Now I'm trying to think of a better way of incorporating the feature of previewing live effects on an imported photo. Or maybe having 3 buttons swap out of order is okay?

One alternative I thought of would be to disable the other buttons when you import a photo for live effects preview, without swapping, and have a "Next" or button or something in the upper right of the screen, and an X to cancel and go back to photo or video capture mode. My dilemma there would be that the photo or video buttons would already be showing a selected capture mode by having one of them be big, and I just don't like that. It kind of brings me back to the original idea of having the 3 buttons swap.

lord funk
Feb 16, 2004

LP0 ON FIRE posted:

I'm having a design issue, and just wanted opinions.

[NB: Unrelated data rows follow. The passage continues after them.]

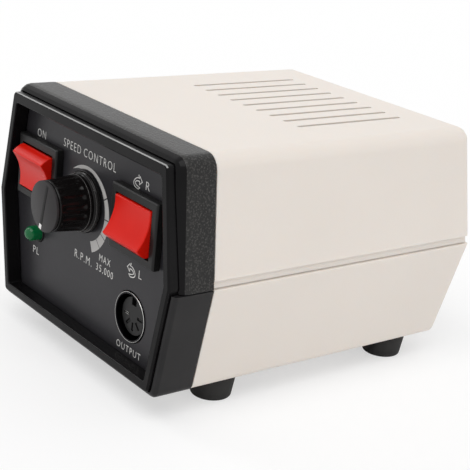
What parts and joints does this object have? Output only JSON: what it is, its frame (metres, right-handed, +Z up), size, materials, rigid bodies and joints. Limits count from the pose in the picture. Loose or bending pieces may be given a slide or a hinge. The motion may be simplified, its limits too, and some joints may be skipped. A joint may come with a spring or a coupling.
{
  "type": "dental lab micromotor control box",
  "caption": "Two-part case with a framed front panel that switches a hand motor on, sets its speed and reverses it, fed at the rear.",
  "frame": {"origin": "on the plane the feet stand on, below the middle of the outside box", "axes": "+X to the right of someone facing the front panel, +Y to the rear, +Z up"},
  "size_m": [0.103, 0.1332, 0.0814],
  "materials": {
    "beige_abs": "fine satin grain",
    "black_abs": "grained above, satin below",
    "panel_grey": "satin, screen printed",
    "red_nylon": "moulded gloss",
    "black_nylon": "moulded satin",
    "knob_grey": "satin",
    "green_lens": "translucent tinted",
    "rubber": "moulded",
    "nickel": "nickel plated",
    "zinc_steel": "zinc plated",
    "core_steel": "varnished laminations",
    "winding_tape": "taped winding",
    "natural_nylon": "natural nylon",
    "board_green": "lacquered board",
    "aluminium": "extruded",
    "sleeve_blue": "shrunk sleeve",
    "glass": "clear"
  },
  "bodies": {
    "control_box": {"upper_cover": "beige_abs", "lower_cover": "beige_abs", "front_frame_upper": "black_abs", "front_frame_lower": "black_abs", "front_bezel": "black_abs", "rear_panel": "black_abs", "front_panel": "panel_grey", "power_switch_housing": "black_nylon", "direction_switch_housing": "black_nylon", "output_socket_insulator": "black_nylon", "pilot_lamp_holder": "black_nylon", "mains_inlet": "black_nylon", "fuse_holder": "black_nylon", "fuse_holder_nut": "black_nylon", "foot_jack": "black_nylon", "voltage_selector_body": "black_nylon", "transistor_front": "black_nylon", "transistor_rear": "black_nylon", "bridge_rectifier": "black_nylon", "pilot_lamp": "green_lens", "foot_front_left": "rubber", "foot_front_right": "rubber", "foot_rear_left": "rubber", "foot_rear_right": "rubber", "output_socket_shell": "nickel", "potentiometer_nut": "nickel", "foot_jack_nut": "nickel", "case_screw_front_left": "zinc_steel", "case_screw_front_right": "zinc_steel", "case_screw_rear_left": "zinc_steel", "case_screw_rear_right": "zinc_steel", "foot_screw_front_left": "zinc_steel", "foot_screw_front_right": "zinc_steel", "foot_screw_rear_left": "zinc_steel", "foot_screw_rear_right": "zinc_steel", "transformer_screw_front": "zinc_steel", "transformer_screw_rear": "zinc_steel", "board_screw_front": "zinc_steel", "board_screw_rear": "zinc_steel", "output_socket_screw_left": "zinc_steel", "output_socket_screw_right": "zinc_steel", "potentiometer": "zinc_steel", "transformer_bracket": "zinc_steel", "transformer_core": "core_steel", "transformer_winding": "winding_tape", "transformer_bobbin": "natural_nylon", "circuit_board": "board_green", "heat_sink": "aluminium", "smoothing_capacitor": "sleeve_blue"},
    "power_rocker": {"power_rocker": "red_nylon"},
    "direction_rocker": {"direction_rocker": "red_nylon"},
    "speed_knob": {"speed_knob": "black_nylon", "knob_cap": "knob_grey", "knob_pointer": "black_nylon", "knob_shaft": "zinc_steel"},
    "fuse_cap": {"fuse_cap": "black_nylon", "fuse": "glass"},
    "voltage_selector_slider": {"voltage_selector_slider": "red_nylon"}
  },
  "joints": [
    {"name": "power_rocker_tilt", "type": "hinge", "parent": "control_box", "child": "power_rocker", "pos_m": [-0.03103, -0.0525, 0.0551], "axis": [1, 0, 0], "range_deg": [-30, 0]},
    {"name": "direction_rocker_tilt", "type": "hinge", "parent": "control_box", "child": "direction_rocker", "pos_m": [0.02571, -0.0525, 0.0552], "axis": [1, 0, 0], "range_deg": [0, 36]},
    {"name": "speed_knob_turn", "type": "hinge", "parent": "control_box", "child": "speed_knob", "pos_m": [-0.0041, -0.0514, 0.053], "axis": [0, 1, 0], "range_deg": [0, 300]},
    {"name": "fuse_cap_turn", "type": "hinge", "parent": "control_box", "child": "fuse_cap", "pos_m": [0.0185, 0.0613, 0.058], "axis": [0, 1, 0], "range_deg": [0, 60]},
    {"name": "voltage_selector_slide", "type": "slide", "parent": "control_box", "child": "voltage_selector_slider", "axis": [1, 0, 0], "range_m": [0, 0.0064]}
  ]
}
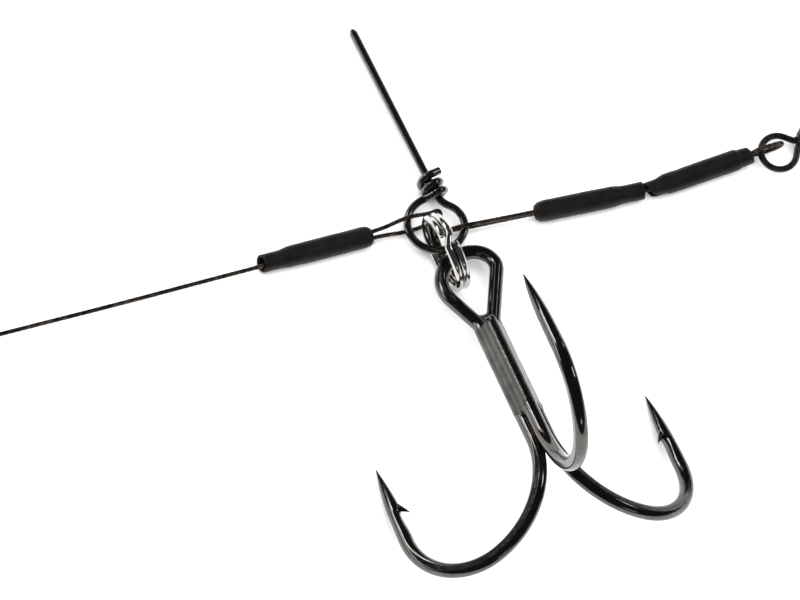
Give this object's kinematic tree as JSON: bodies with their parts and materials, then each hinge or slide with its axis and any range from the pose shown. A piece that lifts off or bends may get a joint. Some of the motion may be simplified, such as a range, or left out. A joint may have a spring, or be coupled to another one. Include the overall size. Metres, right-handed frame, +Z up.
{
  "type": "treble hook rig",
  "caption": "Treble hook on a split ring, with a bait pin and wire leader loops through the pin's round eye, shrink-sleeved crimps and a barrel swivel.",
  "frame": {"origin": "below the middle of the rig without its long leader, on the surface it lies on", "axes": "+X along the leader towards the swivel, +Y along the bait pin towards its point, +Z up"},
  "size_m": [0.0993, 0.0518, 0.0235],
  "materials": {
    "hook_black_nickel": "glossy black nickel plating",
    "shank_braze": "glossy black nickel over solder",
    "ring_chrome": "bright polished plating",
    "pin_steel": "polished spring steel",
    "leader_wire": "dark brown twisted wire",
    "crimp_brass": "blackened metal tube",
    "sleeve_shrink": "matte black heat-shrink tube",
    "swivel_black": "satin black"
  },
  "bodies": {
    "pin": {"bait_pin": "pin_steel"},
    "ring": {"split_ring": "ring_chrome"},
    "treble": {"double_hook": "hook_black_nickel", "single_hook": "hook_black_nickel", "shank_braze": "shank_braze"},
    "leader": {"left_loop": "leader_wire", "crimp_left": "crimp_brass", "sleeve_left": "sleeve_shrink", "trace_wire": "leader_wire", "crimp_end": "crimp_brass", "sleeve_end": "sleeve_shrink", "end_loop": "leader_wire"},
    "link": {"link_wire": "leader_wire", "crimp_middle": "crimp_brass", "sleeve_middle": "sleeve_shrink", "crimp_right": "crimp_brass", "sleeve_right": "sleeve_shrink"},
    "swivel_eye": {"swivel_front_eye": "swivel_black"},
    "barrel": {"swivel_barrel": "swivel_black"},
    "rear_eye": {"swivel_rear_eye": "swivel_black"}
  },
  "joints": [
    {"name": "ring_on_pin", "type": "hinge", "parent": "pin", "child": "ring", "pos_m": [-0.01349, 0.0061, 0.00134], "axis": [-0.0053, 0.0451, 0.999], "range_deg": [-10, 10]},
    {"name": "treble_on_ring", "type": "hinge", "parent": "ring", "child": "treble", "pos_m": [-0.01409, 0.00265, 0.00358], "axis": [-0.9861, -0.1491, -0.0732], "range_deg": [0, 90]},
    {"name": "leader_on_pin", "type": "hinge", "parent": "pin", "child": "leader", "pos_m": [-0.01349, 0.0061, 0.00134], "axis": [-0.0053, 0.0451, 0.999], "range_deg": [-35, 12]},
    {"name": "link_on_pin", "type": "hinge", "parent": "pin", "child": "link", "pos_m": [-0.01349, 0.0061, 0.00134], "axis": [-0.0053, 0.0451, 0.999], "range_deg": [-12, 25]},
    {"name": "swivel_on_link", "type": "hinge", "parent": "link", "child": "swivel_eye", "pos_m": [0.01802, 0.0046, 0.00115], "axis": [0, 0, 1], "range_deg": [-40, 40]},
    {"name": "barrel_spin", "type": "hinge", "parent": "swivel_eye", "child": "barrel", "pos_m": [0.01802, 0.0046, 0.00115], "axis": [0.9789, 0.2045, 0], "continuous": true},
    {"name": "rear_eye_spin", "type": "hinge", "parent": "barrel", "child": "rear_eye", "pos_m": [0.01802, 0.0046, 0.00115], "axis": [0.9789, 0.2045, 0], "continuous": true}
  ]
}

I think you have a cool animation that is a poor interface. When I press a button I want it to stay put. Plus, if I hit the record button, I want it to start recording, not move and make me press it again.

Some thoughts: why not just animate the size of the button (hey, you just started recording, press this again to stop)? Or if you are absolutely set on having your buttons fly around, shift all three around, and center the one you just pressed.

LP0 ON FIRE
Jan 25, 2006

beep boop

lord funk posted:

I think you have a cool animation that is a poor interface. When I press a button I want it to stay put. Plus, if I hit the record button, I want it to start recording, not move and make me press it again.

Some thoughts: why not just animate the size of the button (hey, you just started recording, press this again to stop)? Or if you are absolutely set on having your buttons fly around, shift all three around, and center the one you just pressed.

Despite it making sense that importing an image for a live effects preview should be thought as another mode besides taking a photo and recording video, I decided to knock out the import button position, and swap it with the settings button at the top of the screen. I'm going to stick with only the video and photo button swapping. The one that is larger and centered gives good context of what mode you're in, but I'll put that to the test of who tries it out before releasing it.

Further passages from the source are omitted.